The Cavs can easily point to a weak draft as the reason they went how they went. But even in a strong draft having a GM with his owner’s hand up his back that makes the GM’s mouth move scares me to death.
Day of Reckoning Awaits
The NCAA has cleared out of Columbus with volumes of investigative materials and a couple months to formulae the punishment Ohio State will face.
It’s not going to be good. I know Polly and Anna from Columbus would love to have us believe that there was nothing horrific happening down there. But the program is still smoldering from the bombs that dropped regarding Jim Tressel and Terrelle Pryor leaving.
Think about it: nothing is wrong when you lose a legendary coach and a two-time BCS Bowl Game winning QB without it truly being their choice? If it happened anywhere else in the country the same people defending this program would be laughing hysterically at the one undergoing those changes.
It’s a constant battle between what seems like two polar opposite forces. You have the Buckeye haters fueled by ESPN personalities who won’t fail to mention every recruit that backs out of their commitment from OSU while Buckeye backers and honks publish testimonial after testimonial about what a wonderful human being Tressel was.
The best part of the deal is that it’s closer to being over. The Buckeyes who remain and their interim coach will pay the price for the sins of entitled and immature teammates like Pryor and Devier Posey. The Buckeyes will be fie this season. I’d be surprised to see them with fewer than 9-10 wins. I think the years after will be where the effect is felt. Scholarships lost, bowl games forbidden and the lack of Buckeye appeal to the next generation of entitled and immature kids will take a toll.
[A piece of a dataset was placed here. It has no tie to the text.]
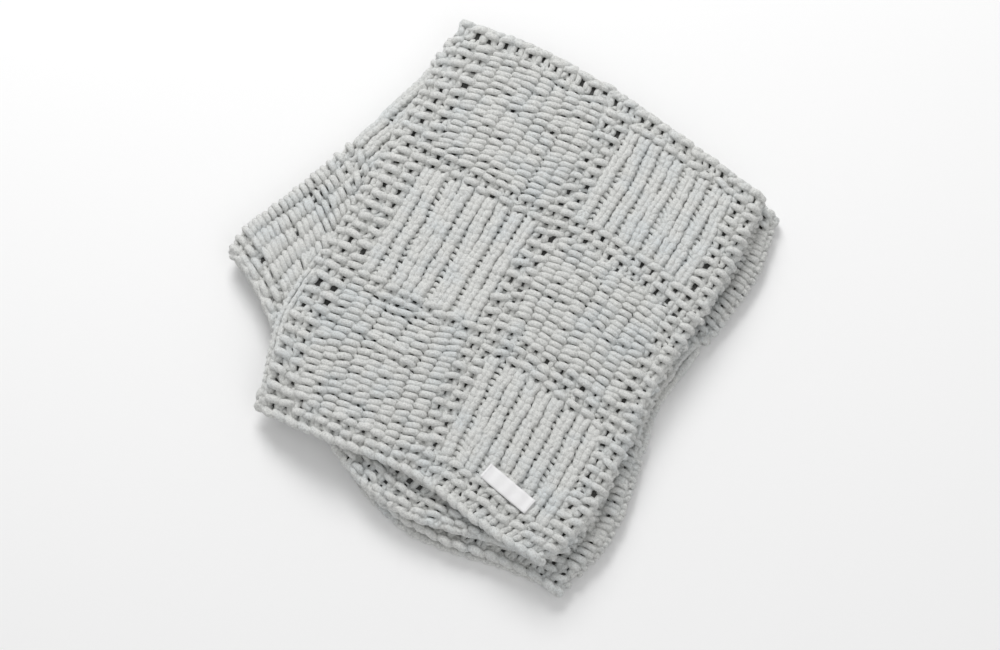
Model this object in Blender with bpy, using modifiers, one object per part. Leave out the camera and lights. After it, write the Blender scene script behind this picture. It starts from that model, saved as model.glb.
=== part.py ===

How long that remains true is up to the NCAA and OSU. The NCAA will set the bar but how serious OSU is about cleaning up the program will also make a difference. If they get away from doing what everyone else does (the lying, cheating, under the table payments, deals on houses and cars, etc) then they could be hurting for a decade.
If they get back to a reasonable amount of cheating but do so without bringing in kids like Pryor who flaunt it and bring about investigations then they should be okay in half that time.
Call me a cynic if you want to. Just don’t call me naïve.